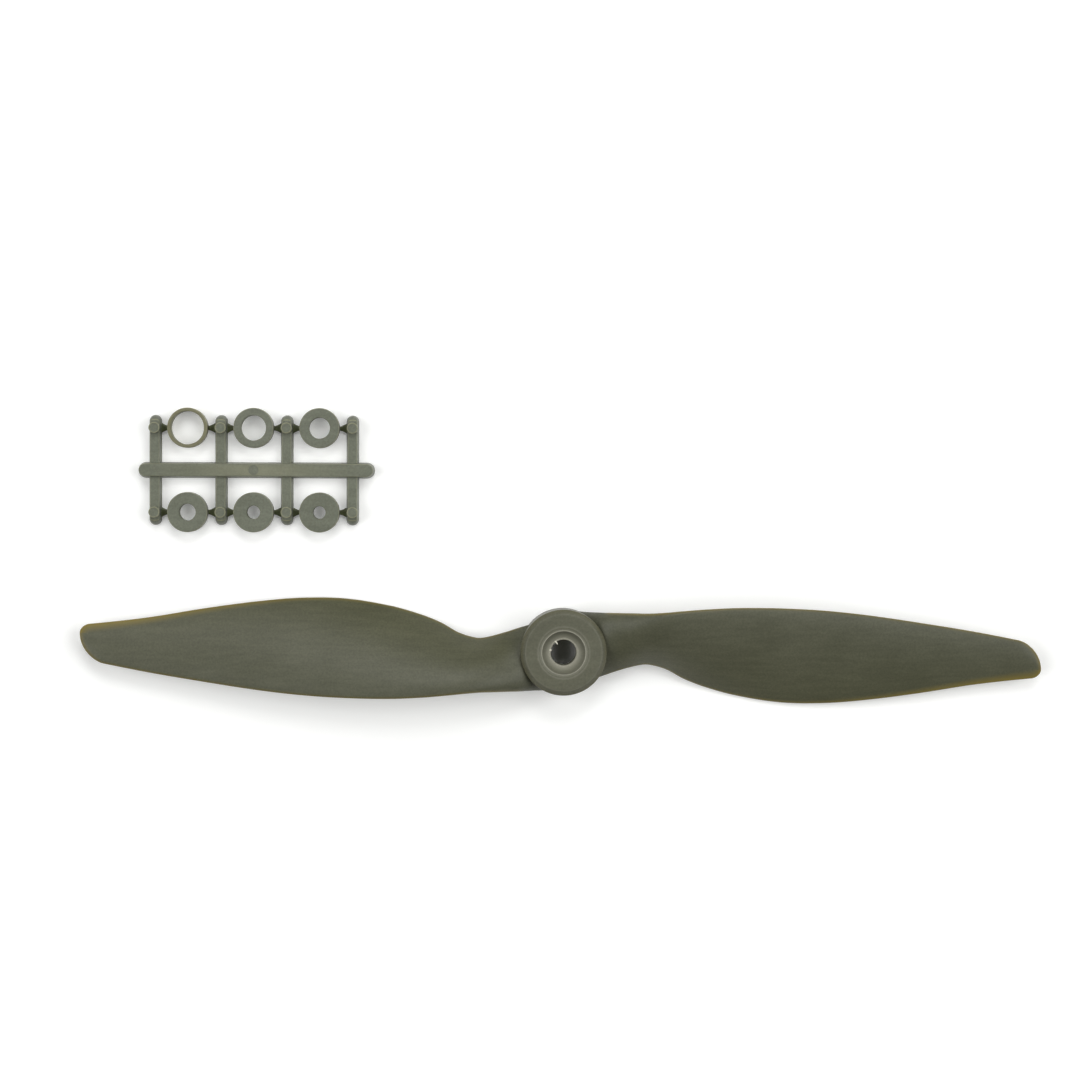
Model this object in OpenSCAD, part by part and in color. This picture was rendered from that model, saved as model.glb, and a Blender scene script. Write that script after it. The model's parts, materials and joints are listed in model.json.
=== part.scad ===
// Two-blade model aircraft propeller, moulded in one piece, with the sprue of six shaft
// adapter rings that is moulded to go with it. Millimetres. +Z is forward, the way the
// propeller pulls. The origin is on the shaft axis in the plane of the hub's rear face.

/* [Blades] */
// Diameter across the blade tips
prop_d = 228.6; // [215:0.1:245]
// Advance in one turn
pitch = 152.4; // [125:0.1:158]
// Greatest width of a blade seen from the front
blade_w = 23.1; // [20:0.1:24]
// Greatest thickness of the blade beside the hub
root_t = 5.8; // [5:0.1:7]
// Greatest thickness of the blade at the tip
tip_t = 1.0; // [0.8:0.05:1.6]
// Thickness of the trailing edge
edge_t = 0.6; // [0.4:0.05:0.9]
// Camber of the section, in percent of the chord
camber = 3; // [1.5:0.1:4]
// Length of the rounding of the leading edge at the tip
tip_lead_round = 6; // [4:0.5:10]
// Length of the rounding of the trailing edge at the tip
tip_trail_round = 2.3; // [1:0.1:3.5]

/* [Hub] */
// Diameter of the hub
hub_d = 20.3; // [19.6:0.1:21.5]
// Thickness of the hub along the shaft
hub_h = 10.7; // [10.4:0.1:12]
// Diameter of the shaft bore
bore_d = 6.1; // [5:0.05:6.5]
// Bevel round the front face
front_bevel = 1.05; // [0.3:0.05:1.3]
// Bevel round the rear face
rear_bevel = 0.3; // [0.2:0.05:0.6]
// Diameter of the recess in the front face
recess_d = 10.3; // [9:0.1:12]
// Depth of the recess's straight wall
recess_wall = 0.7; // [0.4:0.05:1]
// Depth of the dished floor inside that wall
recess_dish = 1; // [0.6:0.1:1.5]
// Depth of the shallow bevel round the mouth of the recess
lip_depth = 0.15; // [0.1:0.05:0.3]
// Width of that bevel
lip_w = 0.9; // [0.4:0.05:1]
// Bevel round the front end of the shaft bore
bore_bevel = 0.4; // [0.2:0.05:0.5]
// Clearance of an adapter ring in its seat, on the radius
seat_gap = 0.03; // [0.02:0.01:0.1]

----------

### Exercise objective
Return all of the data word for word.

### Full response
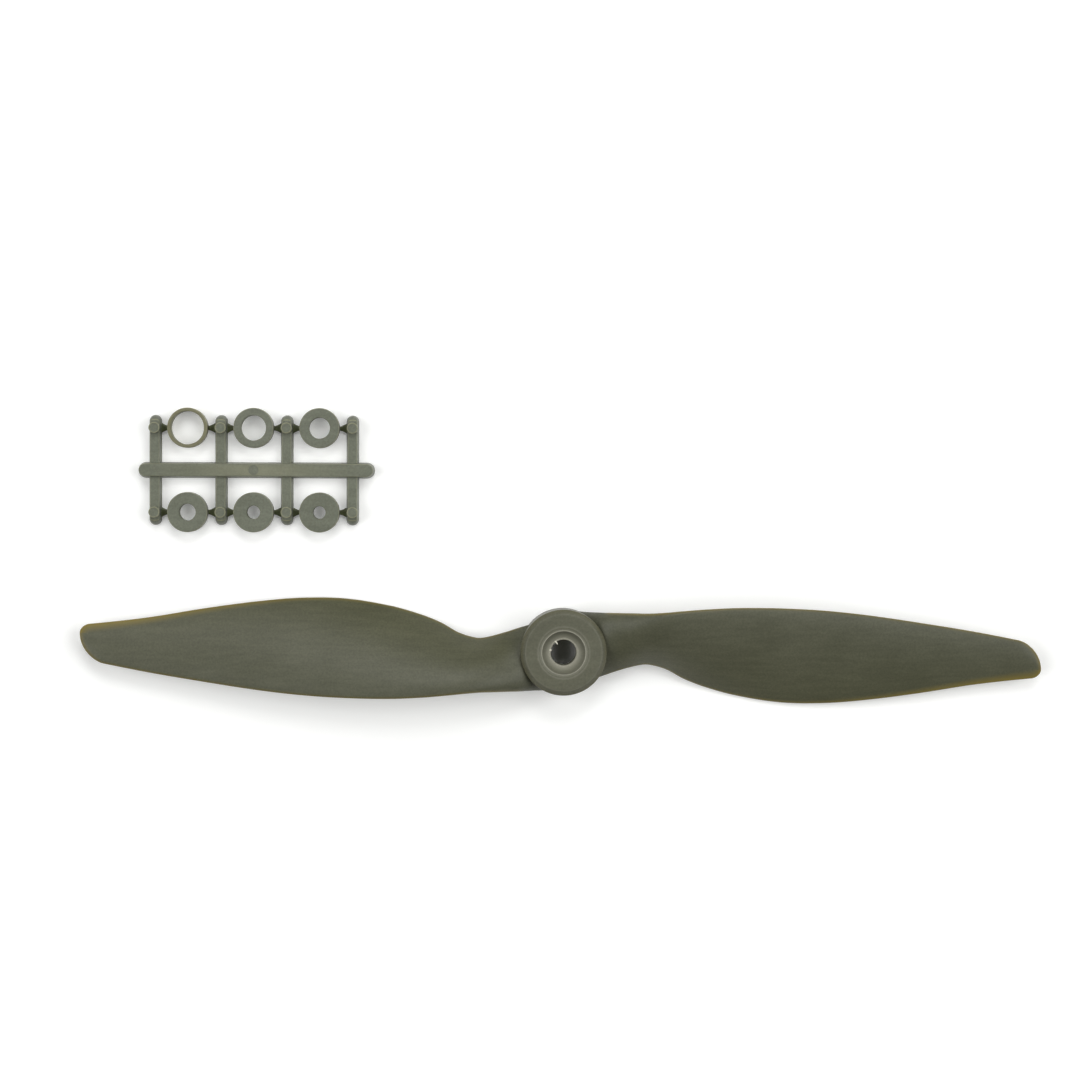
Model this object in OpenSCAD, part by part and in color. This picture was rendered from that model, saved as model.glb, and a Blender scene script. Write that script after it. The model's parts, materials and joints are listed in model.json.
=== part.scad ===
// Two-blade model aircraft propeller, moulded in one piece, with the sprue of six shaft
// adapter rings that is moulded to go with it. Millimetres. +Z is forward, the way the
// propeller pulls. The origin is on the shaft axis in the plane of the hub's rear face.

/* [Blades] */
// Diameter across the blade tips
prop_d = 228.6; // [215:0.1:245]
// Advance in one turn
pitch = 152.4; // [125:0.1:158]
// Greatest width of a blade seen from the front
blade_w = 23.1; // [20:0.1:24]
// Greatest thickness of the blade beside the hub
root_t = 5.8; // [5:0.1:7]
// Greatest thickness of the blade at the tip
tip_t = 1.0; // [0.8:0.05:1.6]
// Thickness of the trailing edge
edge_t = 0.6; // [0.4:0.05:0.9]
// Camber of the section, in percent of the chord
camber = 3; // [1.5:0.1:4]
// Length of the rounding of the leading edge at the tip
tip_lead_round = 6; // [4:0.5:10]
// Length of the rounding of the trailing edge at the tip
tip_trail_round = 2.3; // [1:0.1:3.5]

/* [Hub] */
// Diameter of the hub
hub_d = 20.3; // [19.6:0.1:21.5]
// Thickness of the hub along the shaft
hub_h = 10.7; // [10.4:0.1:12]
// Diameter of the shaft bore
bore_d = 6.1; // [5:0.05:6.5]
// Bevel round the front face
front_bevel = 1.05; // [0.3:0.05:1.3]
// Bevel round the rear face
rear_bevel = 0.3; // [0.2:0.05:0.6]
// Diameter of the recess in the front face
recess_d = 10.3; // [9:0.1:12]
// Depth of the recess's straight wall
recess_wall = 0.7; // [0.4:0.05:1]
// Depth of the dished floor inside that wall
recess_dish = 1; // [0.6:0.1:1.5]
// Depth of the shallow bevel round the mouth of the recess
lip_depth = 0.15; // [0.1:0.05:0.3]
// Width of that bevel
lip_w = 0.9; // [0.4:0.05:1]
// Bevel round the front end of the shaft bore
bore_bevel = 0.4; // [0.2:0.05:0.5]
// Clearance of an adapter ring in its seat, on the radius
seat_gap = 0.03; // [0.02:0.01:0.1]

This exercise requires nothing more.